**What needs to be done**
Transcribe only the lines from the line with "return screw.part" through the line with "bpy.data.objects.remove(obj)", exactly, counting both of those lines as part of the stretch.

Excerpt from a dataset
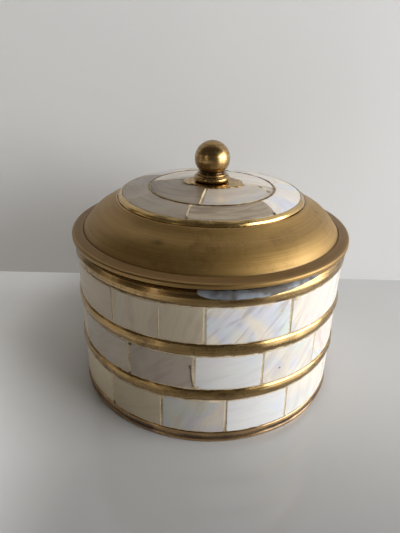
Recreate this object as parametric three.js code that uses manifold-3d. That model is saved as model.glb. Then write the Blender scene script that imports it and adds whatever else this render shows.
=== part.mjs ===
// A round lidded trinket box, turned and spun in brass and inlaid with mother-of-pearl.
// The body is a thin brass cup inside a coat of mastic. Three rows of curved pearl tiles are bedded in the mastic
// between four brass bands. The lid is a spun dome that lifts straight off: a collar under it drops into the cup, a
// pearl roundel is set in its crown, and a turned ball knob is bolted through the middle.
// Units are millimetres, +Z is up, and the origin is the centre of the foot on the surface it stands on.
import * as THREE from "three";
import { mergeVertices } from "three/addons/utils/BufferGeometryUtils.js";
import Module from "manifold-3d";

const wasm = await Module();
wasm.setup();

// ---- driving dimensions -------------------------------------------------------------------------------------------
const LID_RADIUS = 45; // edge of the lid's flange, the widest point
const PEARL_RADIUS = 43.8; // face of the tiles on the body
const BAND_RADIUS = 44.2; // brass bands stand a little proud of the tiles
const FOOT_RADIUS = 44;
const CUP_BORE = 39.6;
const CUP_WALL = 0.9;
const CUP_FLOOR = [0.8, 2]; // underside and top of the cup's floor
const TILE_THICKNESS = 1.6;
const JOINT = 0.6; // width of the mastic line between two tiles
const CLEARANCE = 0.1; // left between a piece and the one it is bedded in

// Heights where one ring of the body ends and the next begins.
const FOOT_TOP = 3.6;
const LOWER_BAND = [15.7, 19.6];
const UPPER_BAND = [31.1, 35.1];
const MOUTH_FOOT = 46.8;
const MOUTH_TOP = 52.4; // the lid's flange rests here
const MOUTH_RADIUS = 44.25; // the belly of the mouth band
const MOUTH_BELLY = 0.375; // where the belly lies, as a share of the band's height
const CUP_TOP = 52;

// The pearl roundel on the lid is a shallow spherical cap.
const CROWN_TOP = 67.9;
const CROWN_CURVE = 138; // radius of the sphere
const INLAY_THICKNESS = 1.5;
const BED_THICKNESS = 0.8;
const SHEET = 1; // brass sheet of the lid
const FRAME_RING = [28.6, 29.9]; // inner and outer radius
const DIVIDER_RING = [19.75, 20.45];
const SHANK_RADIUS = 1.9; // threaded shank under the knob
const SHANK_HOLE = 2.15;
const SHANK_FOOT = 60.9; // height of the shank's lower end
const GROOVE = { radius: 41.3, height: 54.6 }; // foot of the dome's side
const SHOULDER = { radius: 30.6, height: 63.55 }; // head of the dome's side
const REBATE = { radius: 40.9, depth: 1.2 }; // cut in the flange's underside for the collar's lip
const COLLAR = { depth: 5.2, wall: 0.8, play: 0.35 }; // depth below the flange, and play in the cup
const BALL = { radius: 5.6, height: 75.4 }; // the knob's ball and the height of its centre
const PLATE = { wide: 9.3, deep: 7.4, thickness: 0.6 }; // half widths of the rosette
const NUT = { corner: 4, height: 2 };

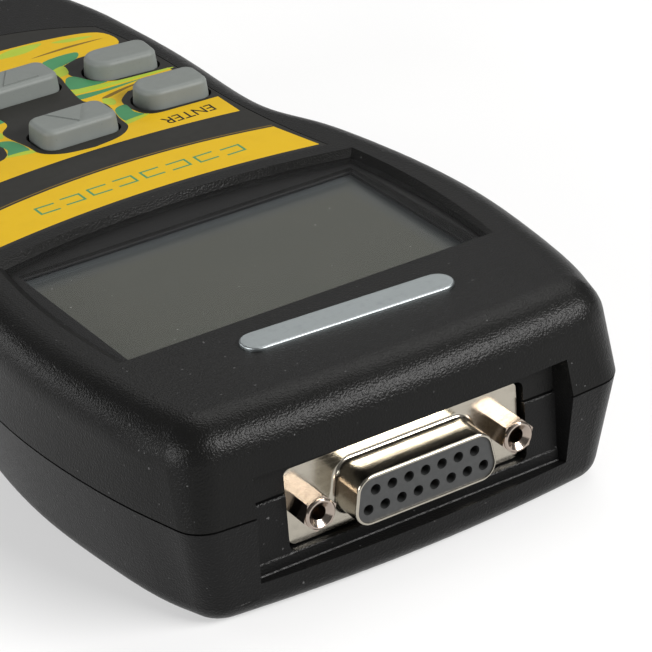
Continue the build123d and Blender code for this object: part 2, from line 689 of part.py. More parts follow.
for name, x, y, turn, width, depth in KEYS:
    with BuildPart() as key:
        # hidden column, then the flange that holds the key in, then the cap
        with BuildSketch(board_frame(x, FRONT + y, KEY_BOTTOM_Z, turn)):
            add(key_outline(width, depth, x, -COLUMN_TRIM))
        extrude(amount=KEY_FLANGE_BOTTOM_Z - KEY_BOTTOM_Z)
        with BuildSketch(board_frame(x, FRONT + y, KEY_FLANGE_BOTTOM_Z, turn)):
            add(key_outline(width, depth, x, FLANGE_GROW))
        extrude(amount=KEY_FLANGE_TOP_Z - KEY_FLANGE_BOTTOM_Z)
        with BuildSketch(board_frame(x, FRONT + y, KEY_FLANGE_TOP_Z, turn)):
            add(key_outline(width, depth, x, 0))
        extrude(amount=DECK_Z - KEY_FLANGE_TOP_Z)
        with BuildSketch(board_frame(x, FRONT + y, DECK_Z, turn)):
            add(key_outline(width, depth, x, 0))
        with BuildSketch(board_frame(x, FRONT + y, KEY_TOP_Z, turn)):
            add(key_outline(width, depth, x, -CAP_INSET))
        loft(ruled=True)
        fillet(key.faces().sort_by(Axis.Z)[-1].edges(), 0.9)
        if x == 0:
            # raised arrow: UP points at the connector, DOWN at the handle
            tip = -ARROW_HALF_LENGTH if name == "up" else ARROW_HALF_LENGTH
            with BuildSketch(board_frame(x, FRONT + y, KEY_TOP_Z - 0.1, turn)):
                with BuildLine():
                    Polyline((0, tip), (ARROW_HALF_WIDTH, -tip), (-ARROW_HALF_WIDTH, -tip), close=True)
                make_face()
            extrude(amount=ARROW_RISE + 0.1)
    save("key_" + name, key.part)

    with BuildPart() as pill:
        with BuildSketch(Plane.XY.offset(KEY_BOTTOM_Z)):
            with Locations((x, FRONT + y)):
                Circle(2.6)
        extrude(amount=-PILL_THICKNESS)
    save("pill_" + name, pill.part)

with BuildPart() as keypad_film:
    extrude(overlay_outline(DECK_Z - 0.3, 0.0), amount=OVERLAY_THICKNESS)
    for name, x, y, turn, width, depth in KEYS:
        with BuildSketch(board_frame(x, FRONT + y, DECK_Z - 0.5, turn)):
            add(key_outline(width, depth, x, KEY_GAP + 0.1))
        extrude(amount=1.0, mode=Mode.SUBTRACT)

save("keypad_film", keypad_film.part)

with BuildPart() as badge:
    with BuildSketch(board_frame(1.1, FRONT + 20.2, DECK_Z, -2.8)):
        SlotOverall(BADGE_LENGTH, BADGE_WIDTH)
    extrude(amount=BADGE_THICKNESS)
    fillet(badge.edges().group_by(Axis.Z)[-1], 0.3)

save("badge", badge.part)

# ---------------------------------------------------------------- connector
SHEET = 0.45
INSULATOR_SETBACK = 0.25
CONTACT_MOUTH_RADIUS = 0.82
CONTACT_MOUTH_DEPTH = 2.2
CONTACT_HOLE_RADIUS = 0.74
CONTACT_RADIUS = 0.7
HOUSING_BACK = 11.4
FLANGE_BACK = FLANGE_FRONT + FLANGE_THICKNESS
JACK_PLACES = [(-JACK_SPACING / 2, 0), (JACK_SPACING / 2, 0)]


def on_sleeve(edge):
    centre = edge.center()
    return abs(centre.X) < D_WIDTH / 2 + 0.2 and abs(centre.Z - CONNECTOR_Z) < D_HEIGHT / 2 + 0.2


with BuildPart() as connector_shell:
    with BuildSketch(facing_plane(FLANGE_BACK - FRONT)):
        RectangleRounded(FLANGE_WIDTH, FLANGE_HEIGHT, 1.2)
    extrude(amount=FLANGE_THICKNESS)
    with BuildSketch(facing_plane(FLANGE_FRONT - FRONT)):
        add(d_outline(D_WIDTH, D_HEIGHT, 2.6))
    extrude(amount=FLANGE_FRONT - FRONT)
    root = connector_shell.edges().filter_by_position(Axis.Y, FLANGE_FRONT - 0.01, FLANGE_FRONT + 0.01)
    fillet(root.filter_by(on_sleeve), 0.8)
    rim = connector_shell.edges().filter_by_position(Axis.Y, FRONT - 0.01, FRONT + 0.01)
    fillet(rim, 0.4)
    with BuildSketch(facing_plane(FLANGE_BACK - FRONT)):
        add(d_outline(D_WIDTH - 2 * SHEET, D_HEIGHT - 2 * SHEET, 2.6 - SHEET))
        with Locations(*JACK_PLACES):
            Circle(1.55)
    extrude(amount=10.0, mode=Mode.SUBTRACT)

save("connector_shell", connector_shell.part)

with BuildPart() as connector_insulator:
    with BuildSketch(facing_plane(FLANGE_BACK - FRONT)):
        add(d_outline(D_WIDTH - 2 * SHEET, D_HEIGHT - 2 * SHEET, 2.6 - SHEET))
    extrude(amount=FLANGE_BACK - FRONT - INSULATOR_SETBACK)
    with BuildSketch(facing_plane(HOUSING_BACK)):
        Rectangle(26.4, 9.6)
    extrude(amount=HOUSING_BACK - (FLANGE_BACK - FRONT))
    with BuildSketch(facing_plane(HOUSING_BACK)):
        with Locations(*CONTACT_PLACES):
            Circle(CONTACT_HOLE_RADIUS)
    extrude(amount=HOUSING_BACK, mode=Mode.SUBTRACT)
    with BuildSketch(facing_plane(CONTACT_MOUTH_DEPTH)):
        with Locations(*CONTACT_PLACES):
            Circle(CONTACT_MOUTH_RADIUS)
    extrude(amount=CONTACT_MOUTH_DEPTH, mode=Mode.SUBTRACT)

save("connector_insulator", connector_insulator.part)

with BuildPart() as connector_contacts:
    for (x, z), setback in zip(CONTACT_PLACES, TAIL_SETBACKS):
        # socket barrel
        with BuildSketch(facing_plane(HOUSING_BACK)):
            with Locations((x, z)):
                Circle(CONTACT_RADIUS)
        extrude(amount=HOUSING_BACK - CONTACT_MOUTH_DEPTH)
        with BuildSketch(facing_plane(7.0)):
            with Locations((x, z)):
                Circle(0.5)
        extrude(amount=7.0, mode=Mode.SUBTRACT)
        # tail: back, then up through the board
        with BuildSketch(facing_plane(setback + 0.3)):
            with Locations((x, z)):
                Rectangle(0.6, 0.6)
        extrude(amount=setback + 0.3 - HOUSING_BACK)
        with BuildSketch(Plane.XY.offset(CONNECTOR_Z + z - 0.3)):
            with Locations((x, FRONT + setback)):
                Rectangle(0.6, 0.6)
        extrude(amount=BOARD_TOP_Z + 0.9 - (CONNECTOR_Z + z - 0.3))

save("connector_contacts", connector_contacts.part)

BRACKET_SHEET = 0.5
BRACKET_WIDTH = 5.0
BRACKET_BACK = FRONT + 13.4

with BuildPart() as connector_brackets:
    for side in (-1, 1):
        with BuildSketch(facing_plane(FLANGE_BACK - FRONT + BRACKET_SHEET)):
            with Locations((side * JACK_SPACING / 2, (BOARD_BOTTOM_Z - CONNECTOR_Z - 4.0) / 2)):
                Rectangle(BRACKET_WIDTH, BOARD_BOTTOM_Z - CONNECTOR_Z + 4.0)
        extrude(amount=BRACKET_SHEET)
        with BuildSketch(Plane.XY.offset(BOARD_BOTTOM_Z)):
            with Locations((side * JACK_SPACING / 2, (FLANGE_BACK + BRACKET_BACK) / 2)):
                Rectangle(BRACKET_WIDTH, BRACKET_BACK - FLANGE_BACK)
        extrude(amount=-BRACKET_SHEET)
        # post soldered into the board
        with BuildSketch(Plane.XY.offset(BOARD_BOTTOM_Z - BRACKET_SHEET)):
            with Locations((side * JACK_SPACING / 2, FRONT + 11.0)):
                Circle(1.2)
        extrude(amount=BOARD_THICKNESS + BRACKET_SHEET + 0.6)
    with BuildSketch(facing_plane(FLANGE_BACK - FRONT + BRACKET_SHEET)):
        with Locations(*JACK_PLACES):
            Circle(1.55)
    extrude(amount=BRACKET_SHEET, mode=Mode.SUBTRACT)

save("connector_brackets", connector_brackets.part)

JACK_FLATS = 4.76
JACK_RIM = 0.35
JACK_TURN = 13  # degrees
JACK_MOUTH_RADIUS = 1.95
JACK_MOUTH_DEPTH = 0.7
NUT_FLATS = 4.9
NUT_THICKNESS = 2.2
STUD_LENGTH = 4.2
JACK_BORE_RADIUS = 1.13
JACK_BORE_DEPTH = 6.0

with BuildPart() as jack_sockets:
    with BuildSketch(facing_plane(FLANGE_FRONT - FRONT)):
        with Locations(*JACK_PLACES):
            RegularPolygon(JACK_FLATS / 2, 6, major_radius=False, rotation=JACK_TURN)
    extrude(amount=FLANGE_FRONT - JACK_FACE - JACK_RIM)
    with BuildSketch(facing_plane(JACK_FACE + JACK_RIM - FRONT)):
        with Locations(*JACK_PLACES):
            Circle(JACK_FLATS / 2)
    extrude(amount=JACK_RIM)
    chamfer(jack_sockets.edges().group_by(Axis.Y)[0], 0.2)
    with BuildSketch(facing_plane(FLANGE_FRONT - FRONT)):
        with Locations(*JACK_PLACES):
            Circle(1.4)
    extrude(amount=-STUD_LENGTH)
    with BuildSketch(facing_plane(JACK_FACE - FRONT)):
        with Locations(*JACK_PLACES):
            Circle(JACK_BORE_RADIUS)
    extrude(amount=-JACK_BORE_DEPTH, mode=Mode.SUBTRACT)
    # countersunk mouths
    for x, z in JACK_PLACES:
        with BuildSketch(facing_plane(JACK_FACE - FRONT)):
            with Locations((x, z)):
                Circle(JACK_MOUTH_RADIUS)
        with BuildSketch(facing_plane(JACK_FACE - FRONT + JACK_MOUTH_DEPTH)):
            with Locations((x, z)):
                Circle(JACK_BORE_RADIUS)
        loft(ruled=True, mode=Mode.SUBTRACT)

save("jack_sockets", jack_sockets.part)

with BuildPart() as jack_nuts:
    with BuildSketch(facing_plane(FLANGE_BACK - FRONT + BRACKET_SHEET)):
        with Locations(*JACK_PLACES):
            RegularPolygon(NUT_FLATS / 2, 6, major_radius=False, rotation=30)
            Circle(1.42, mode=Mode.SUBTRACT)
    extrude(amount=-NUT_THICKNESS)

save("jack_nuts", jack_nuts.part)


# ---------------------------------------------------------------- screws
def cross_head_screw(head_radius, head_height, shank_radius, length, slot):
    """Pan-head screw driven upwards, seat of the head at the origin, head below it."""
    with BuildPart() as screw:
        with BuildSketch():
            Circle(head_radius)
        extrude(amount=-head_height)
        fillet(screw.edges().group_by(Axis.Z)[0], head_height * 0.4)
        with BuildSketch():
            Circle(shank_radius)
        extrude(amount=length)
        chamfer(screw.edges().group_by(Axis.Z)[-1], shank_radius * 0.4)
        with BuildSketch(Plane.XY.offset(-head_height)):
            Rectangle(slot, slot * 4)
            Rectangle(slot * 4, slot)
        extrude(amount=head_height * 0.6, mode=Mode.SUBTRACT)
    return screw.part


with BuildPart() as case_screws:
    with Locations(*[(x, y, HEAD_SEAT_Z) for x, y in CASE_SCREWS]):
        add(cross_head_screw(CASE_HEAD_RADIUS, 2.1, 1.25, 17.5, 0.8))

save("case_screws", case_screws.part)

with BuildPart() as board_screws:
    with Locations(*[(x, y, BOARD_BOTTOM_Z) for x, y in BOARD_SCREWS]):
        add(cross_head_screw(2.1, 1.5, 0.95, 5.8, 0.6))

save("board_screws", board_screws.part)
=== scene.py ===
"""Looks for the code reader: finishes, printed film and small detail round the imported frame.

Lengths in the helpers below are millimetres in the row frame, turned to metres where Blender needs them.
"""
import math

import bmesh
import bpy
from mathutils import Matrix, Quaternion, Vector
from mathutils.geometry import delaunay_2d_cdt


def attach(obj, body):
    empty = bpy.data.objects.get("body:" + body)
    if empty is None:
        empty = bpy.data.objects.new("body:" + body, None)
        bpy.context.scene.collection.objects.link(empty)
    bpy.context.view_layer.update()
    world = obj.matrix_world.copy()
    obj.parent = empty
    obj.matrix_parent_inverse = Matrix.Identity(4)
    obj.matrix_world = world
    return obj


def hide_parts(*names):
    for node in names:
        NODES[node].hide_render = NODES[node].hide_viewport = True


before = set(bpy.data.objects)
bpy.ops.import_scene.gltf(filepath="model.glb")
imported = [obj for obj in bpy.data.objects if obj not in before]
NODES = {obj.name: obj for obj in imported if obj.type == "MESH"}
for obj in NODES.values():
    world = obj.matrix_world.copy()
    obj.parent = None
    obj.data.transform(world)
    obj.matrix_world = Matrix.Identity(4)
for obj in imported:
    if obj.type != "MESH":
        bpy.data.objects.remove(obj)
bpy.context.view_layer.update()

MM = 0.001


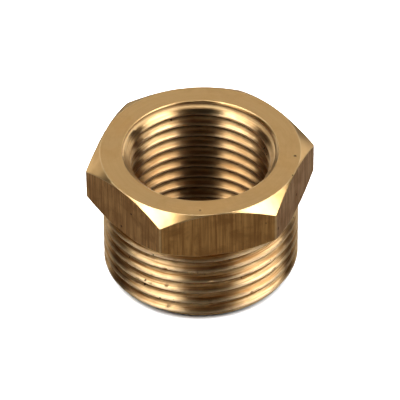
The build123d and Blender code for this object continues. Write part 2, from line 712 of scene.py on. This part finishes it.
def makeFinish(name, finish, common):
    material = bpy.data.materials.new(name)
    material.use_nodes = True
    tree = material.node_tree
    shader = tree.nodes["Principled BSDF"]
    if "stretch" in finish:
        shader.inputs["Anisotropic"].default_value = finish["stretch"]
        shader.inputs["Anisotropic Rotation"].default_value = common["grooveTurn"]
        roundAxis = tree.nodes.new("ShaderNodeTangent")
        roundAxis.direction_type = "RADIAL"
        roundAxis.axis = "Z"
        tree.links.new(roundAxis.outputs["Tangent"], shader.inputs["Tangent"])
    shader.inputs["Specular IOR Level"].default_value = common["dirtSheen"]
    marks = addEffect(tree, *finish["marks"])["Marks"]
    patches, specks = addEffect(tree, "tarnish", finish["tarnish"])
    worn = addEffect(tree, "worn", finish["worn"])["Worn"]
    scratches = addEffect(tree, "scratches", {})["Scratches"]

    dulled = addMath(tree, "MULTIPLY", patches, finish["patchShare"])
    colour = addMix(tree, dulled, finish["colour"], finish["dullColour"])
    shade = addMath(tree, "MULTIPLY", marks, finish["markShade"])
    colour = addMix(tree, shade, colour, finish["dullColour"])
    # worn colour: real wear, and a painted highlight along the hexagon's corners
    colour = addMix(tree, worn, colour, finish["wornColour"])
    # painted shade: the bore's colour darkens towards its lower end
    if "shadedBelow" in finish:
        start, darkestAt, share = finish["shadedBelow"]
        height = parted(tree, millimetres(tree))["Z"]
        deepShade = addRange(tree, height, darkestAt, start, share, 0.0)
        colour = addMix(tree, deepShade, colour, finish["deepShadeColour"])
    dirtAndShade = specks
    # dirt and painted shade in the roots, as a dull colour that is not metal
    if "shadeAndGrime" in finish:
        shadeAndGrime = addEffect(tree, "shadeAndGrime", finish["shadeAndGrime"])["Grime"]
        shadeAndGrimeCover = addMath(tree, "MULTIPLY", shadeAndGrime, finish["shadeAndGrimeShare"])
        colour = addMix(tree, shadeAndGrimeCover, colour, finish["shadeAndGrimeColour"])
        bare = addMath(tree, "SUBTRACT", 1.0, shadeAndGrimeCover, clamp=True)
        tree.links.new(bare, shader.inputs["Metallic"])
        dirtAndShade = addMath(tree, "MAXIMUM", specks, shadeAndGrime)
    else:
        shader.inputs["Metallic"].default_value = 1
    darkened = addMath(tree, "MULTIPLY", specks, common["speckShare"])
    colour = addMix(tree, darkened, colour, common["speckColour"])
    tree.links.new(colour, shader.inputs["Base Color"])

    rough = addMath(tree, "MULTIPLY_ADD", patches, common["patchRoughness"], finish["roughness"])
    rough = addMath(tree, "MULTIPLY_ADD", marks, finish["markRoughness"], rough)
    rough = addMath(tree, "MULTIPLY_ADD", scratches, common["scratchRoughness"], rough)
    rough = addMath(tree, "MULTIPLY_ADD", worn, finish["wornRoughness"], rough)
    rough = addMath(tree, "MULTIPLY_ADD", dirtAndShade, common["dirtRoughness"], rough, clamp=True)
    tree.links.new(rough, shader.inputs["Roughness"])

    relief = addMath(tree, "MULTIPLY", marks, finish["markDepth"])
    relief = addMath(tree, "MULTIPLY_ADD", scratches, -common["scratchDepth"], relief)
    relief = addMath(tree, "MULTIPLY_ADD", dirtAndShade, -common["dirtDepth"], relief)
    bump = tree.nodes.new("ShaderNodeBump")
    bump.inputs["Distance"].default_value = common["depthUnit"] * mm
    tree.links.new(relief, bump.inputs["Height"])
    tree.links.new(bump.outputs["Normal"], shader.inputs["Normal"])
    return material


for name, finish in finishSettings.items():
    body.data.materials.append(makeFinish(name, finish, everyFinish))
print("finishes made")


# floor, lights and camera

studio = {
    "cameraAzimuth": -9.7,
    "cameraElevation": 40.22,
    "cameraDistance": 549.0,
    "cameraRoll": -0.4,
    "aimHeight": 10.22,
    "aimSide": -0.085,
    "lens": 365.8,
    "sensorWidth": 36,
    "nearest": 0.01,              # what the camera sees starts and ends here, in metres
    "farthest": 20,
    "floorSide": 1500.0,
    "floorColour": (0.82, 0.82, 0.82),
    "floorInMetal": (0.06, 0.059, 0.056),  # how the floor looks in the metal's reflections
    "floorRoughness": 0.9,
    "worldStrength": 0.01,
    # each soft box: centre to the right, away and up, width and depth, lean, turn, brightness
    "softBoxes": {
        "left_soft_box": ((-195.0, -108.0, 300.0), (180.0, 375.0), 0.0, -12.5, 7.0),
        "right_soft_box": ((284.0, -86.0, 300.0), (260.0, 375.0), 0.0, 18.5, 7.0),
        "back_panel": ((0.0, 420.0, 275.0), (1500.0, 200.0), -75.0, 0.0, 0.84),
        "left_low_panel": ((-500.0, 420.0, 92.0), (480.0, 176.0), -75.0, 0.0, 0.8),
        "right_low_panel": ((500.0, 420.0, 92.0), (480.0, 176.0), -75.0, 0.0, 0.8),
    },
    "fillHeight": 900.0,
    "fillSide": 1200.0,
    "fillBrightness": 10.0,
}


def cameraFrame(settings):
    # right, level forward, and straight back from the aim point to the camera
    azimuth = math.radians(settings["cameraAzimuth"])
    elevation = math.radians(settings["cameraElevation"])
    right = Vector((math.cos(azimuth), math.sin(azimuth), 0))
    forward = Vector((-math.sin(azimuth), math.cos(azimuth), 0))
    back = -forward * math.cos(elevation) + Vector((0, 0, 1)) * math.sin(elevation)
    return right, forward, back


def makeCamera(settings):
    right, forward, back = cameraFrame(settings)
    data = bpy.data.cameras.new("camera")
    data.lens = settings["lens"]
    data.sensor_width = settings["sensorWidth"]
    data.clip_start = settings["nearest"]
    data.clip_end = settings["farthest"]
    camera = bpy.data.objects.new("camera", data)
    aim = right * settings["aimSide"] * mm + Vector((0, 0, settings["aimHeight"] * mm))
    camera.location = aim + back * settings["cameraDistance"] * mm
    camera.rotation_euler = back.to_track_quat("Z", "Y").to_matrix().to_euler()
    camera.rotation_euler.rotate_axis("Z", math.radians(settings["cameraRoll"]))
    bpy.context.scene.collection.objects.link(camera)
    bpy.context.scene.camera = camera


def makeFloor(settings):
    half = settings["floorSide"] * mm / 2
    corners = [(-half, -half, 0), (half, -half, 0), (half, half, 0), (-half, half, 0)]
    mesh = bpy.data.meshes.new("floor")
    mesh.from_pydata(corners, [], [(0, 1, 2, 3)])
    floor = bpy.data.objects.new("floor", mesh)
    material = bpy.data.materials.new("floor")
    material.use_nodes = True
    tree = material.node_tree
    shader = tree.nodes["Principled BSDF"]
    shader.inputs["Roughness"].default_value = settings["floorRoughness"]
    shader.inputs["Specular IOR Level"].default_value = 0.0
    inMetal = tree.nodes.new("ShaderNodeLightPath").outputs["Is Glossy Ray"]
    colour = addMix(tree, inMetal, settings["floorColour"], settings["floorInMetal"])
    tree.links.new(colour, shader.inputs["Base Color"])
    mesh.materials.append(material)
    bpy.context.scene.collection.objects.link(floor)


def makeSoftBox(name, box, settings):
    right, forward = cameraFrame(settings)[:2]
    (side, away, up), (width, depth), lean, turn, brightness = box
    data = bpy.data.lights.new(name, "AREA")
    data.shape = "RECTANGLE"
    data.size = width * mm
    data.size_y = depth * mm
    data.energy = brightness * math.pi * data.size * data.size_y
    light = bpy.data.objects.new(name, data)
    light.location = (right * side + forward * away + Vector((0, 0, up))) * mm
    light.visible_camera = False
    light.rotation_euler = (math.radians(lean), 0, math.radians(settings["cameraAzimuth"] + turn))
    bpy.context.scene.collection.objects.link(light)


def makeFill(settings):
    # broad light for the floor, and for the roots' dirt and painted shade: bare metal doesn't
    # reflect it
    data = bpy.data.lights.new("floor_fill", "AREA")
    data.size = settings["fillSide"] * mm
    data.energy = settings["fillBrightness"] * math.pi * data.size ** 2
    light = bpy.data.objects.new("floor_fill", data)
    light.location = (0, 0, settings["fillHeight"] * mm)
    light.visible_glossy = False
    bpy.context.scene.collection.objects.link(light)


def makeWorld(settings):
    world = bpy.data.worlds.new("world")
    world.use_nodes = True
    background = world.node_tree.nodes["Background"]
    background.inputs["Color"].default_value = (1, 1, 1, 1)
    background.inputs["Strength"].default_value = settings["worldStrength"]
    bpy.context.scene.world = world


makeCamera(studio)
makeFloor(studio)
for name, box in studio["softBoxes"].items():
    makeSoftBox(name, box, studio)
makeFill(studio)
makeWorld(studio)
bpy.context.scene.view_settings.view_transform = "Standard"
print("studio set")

**Solved exercise**
    return screw.part


with BuildPart() as case_screws:
    with Locations(*[(x, y, HEAD_SEAT_Z) for x, y in CASE_SCREWS]):
        add(cross_head_screw(CASE_HEAD_RADIUS, 2.1, 1.25, 17.5, 0.8))

save("case_screws", case_screws.part)

with BuildPart() as board_screws:
    with Locations(*[(x, y, BOARD_BOTTOM_Z) for x, y in BOARD_SCREWS]):
        add(cross_head_screw(2.1, 1.5, 0.95, 5.8, 0.6))

save("board_screws", board_screws.part)
=== scene.py ===
"""Looks for the code reader: finishes, printed film and small detail round the imported frame.

Lengths in the helpers below are millimetres in the row frame, turned to metres where Blender needs them.
"""
import math

import bmesh
import bpy
from mathutils import Matrix, Quaternion, Vector
from mathutils.geometry import delaunay_2d_cdt


def attach(obj, body):
    empty = bpy.data.objects.get("body:" + body)
    if empty is None:
        empty = bpy.data.objects.new("body:" + body, None)
        bpy.context.scene.collection.objects.link(empty)
    bpy.context.view_layer.update()
    world = obj.matrix_world.copy()
    obj.parent = empty
    obj.matrix_parent_inverse = Matrix.Identity(4)
    obj.matrix_world = world
    return obj


def hide_parts(*names):
    for node in names:
        NODES[node].hide_render = NODES[node].hide_viewport = True


before = set(bpy.data.objects)
bpy.ops.import_scene.gltf(filepath="model.glb")
imported = [obj for obj in bpy.data.objects if obj not in before]
NODES = {obj.name: obj for obj in imported if obj.type == "MESH"}
for obj in NODES.values():
    world = obj.matrix_world.copy()
    obj.parent = None
    obj.data.transform(world)
    obj.matrix_world = Matrix.Identity(4)
for obj in imported:
    if obj.type != "MESH":
        bpy.data.objects.remove(obj)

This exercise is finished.